Source material:
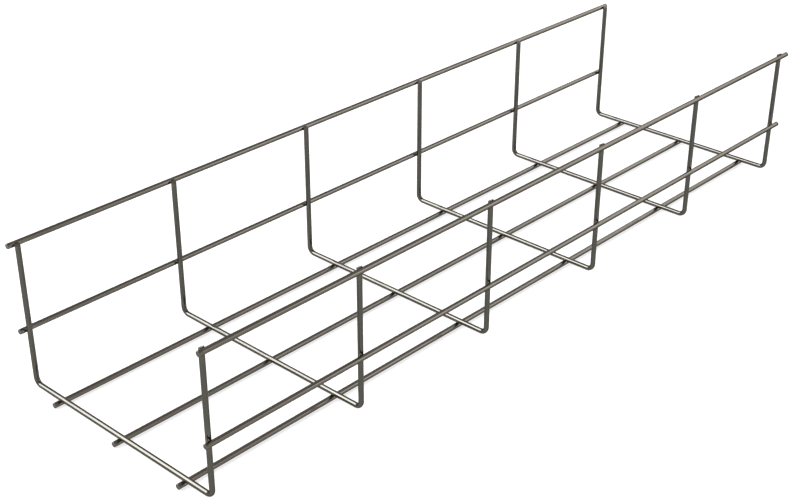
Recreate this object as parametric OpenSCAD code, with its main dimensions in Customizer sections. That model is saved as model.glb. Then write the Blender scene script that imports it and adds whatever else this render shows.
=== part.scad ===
// Wire mesh cable basket: an open trough for cables. Straight lengthwise wires
// are welded to the outside of U-shaped cross wires, in mesh of one pitch along
// the trough and another across its floor and up its walls.
// X runs along the trough, Y across it from front to back, and Z up. The origin
// is at the middle of the footprint, on the surface that the floor wires lie on.

/* [Wire] */
// Diameter of the bent cross wires
cross_wire_d = 3; // [2:0.25:5]
// Diameter of the straight lengthwise wires
long_wire_d = 3; // [2:0.25:5]
// How far each weld presses its two wires into each other
weld_sink = 0.15; // [0.05:0.05:0.3]
// Width of the bevel round each cut wire end
end_bevel = 0.2; // [0.1:0.05:0.4]

/* [Mesh] */
// Number of bays between the cross wires
bays = 5; // [1:1:12]
// Distance from one cross wire to the next, axis to axis
bay_length = 100; // [40:5:150]
// How far the straight wires run past the axis of each end cross wire
wire_overhang = 4.5; // [3:0.5:25]
// Distance from the centre floor wire to the floor wire on each side of it
floor_wire_pitch = 50; // [20:5:50]
// Distance from each side wire up to its rim wire
side_wire_pitch = 50; // [20:5:55]

/* [Trough] */
// Width over the side wires
outer_width = 150; // [140:5:300]
// Height over the rim wires
outer_height = 88; // [80:1:150]
// Inside radius of the bend at the foot of each leg
bend_radius = 2.5; // [1.5:0.5:6]

/* [Hidden] */

front = -1;
centre = 0;
back = 1;

// Distance between the axes of two wires that are welded where they cross
weld_offset = (cross_wire_d + long_wire_d) / 2 - weld_sink;
// Length of each straight wire, from one cut end to the other
long_wire_length = bays * bay_length + 2 * wire_overhang;

// Heights of the wires' axes
floor_wire_z = long_wire_d / 2;
cross_floor_z = floor_wire_z + weld_offset;
rim_wire_z = outer_height - long_wire_d / 2;
side_wire_z = rim_wire_z - side_wire_pitch;
// Each leg is cut level with the middle of its rim wire
leg_top_z = rim_wire_z;

// Distances of the walls' wire axes from the middle of the trough
wall_wire_y = (outer_width - long_wire_d) / 2;
leg_y = wall_wire_y - weld_offset;

// Radius of each bend along the wire's axis, and the height where its leg starts
bend_axis_r = bend_radius + cross_wire_d / 2;
leg_foot_z = cross_floor_z + bend_axis_r;

drawn_steel = [0.45, 0.42, 0.37];
bent_steel = [0.40, 0.39, 0.34];

$fn = 48;

// X of a cross wire's plane, with wire 1 at the left end
function cross_wire_x(number) = (number - 1 - bays / 2) * bay_length;

// The back leg of a cross wire with the bend at its foot
module leg_and_bend() {
    straight_h = leg_top_z - end_bevel - leg_foot_z;
    translate([0, leg_y - bend_axis_r, leg_foot_z])
        rotate([90, 0, 90])
            rotate(-90)
                rotate_extrude(angle = 90)
                    translate([bend_axis_r, 0])
                        circle(d = cross_wire_d);
    translate([0, leg_y, leg_foot_z]) {
        cylinder(d = cross_wire_d, h = straight_h);
        translate([0, 0, straight_h])
            cylinder(d1 = cross_wire_d, d2 = cross_wire_d - 2 * end_bevel, h = end_bevel);
    }
}

// One wire bent into a U: a leg, the floor run and the other leg
module cross_wire(number) {
    color(bent_steel)
        translate([cross_wire_x(number), 0, 0]) {
            translate([0, 0, cross_floor_z])
                rotate([90, 0, 0])
                    cylinder(d = cross_wire_d, h = 2 * (leg_y - bend_axis_r), center = true);
            leg_and_bend();
            mirror([0, 1, 0])
                leg_and_bend();
        }
}

// A straight wire along X whose welds are pressed onto every cross wire
module long_wire(y, z) {
    r = long_wire_d / 2;
    half = long_wire_length / 2;
    color(drawn_steel)
        difference() {
            translate([0, y, z])
                rotate([0, 90, 0])
                    rotate_extrude()
                        polygon([
                            [0, -half], [r - end_bevel, -half], [r, end_bevel - half],
                            [r, half - end_bevel], [r - end_bevel, half], [0, half]
                        ]);
            for (number = [1:bays + 1])
                cross_wire(number);
        }
}

// The floor wires lie under the cross wires and carry the basket
module floor_wire(side) {
    long_wire(side * floor_wire_pitch, floor_wire_z);
}

// The side wires run outside the legs, part of the way up
module side_wire(side) {
    long_wire(side * wall_wire_y, side_wire_z);
}

// The rim wires run outside the cut ends of the legs
module rim_wire(side) {
    long_wire(side * wall_wire_y, rim_wire_z);
}

for (number = [1:bays + 1])
    cross_wire(number);
floor_wire(front);  // floor_wire_front
floor_wire(centre);  // floor_wire_centre
floor_wire(back);  // floor_wire_back
side_wire(front);  // side_wire_front
side_wire(back);  // side_wire_back
rim_wire(front);  // rim_wire_front
rim_wire(back);  // rim_wire_back
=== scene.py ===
"""Looks of a welded wire basket: drawn steel wires, pressed welds and sheared wire ends."""

import math

import bmesh
import bpy
from mathutils import Euler, Matrix, Vector


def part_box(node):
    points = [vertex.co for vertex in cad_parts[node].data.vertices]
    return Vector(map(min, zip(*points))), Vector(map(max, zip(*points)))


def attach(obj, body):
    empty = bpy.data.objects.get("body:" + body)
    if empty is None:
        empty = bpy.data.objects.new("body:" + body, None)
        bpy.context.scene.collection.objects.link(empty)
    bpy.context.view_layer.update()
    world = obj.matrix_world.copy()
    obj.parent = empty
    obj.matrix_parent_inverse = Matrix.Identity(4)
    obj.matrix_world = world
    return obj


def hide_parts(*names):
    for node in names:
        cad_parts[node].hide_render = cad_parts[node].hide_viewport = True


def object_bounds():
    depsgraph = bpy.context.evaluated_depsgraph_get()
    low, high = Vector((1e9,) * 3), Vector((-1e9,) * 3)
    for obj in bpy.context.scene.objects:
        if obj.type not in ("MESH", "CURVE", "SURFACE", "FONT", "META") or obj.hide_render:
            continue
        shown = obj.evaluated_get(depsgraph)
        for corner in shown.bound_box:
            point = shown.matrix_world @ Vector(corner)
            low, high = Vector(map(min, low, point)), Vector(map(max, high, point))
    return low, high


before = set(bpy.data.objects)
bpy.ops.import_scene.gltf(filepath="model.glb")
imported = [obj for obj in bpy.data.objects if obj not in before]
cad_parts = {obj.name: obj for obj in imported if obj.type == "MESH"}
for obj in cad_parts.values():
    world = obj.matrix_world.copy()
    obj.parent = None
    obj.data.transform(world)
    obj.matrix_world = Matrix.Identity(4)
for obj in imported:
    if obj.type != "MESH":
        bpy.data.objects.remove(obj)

cad_box = [list(corner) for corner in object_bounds()]

MM = 0.001
FRONT, CENTRE, BACK = -1, 0, 1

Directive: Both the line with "of the way up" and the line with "if empty is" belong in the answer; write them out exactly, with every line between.

Result below:
// The side wires run outside the legs, part of the way up
module side_wire(side) {
    long_wire(side * wall_wire_y, side_wire_z);
}

// The rim wires run outside the cut ends of the legs
module rim_wire(side) {
    long_wire(side * wall_wire_y, rim_wire_z);
}

for (number = [1:bays + 1])
    cross_wire(number);
floor_wire(front);  // floor_wire_front
floor_wire(centre);  // floor_wire_centre
floor_wire(back);  // floor_wire_back
side_wire(front);  // side_wire_front
side_wire(back);  // side_wire_back
rim_wire(front);  // rim_wire_front
rim_wire(back);  // rim_wire_back
=== scene.py ===
"""Looks of a welded wire basket: drawn steel wires, pressed welds and sheared wire ends."""

import math

import bmesh
import bpy
from mathutils import Euler, Matrix, Vector


def part_box(node):
    points = [vertex.co for vertex in cad_parts[node].data.vertices]
    return Vector(map(min, zip(*points))), Vector(map(max, zip(*points)))


def attach(obj, body):
    empty = bpy.data.objects.get("body:" + body)
    if empty is None:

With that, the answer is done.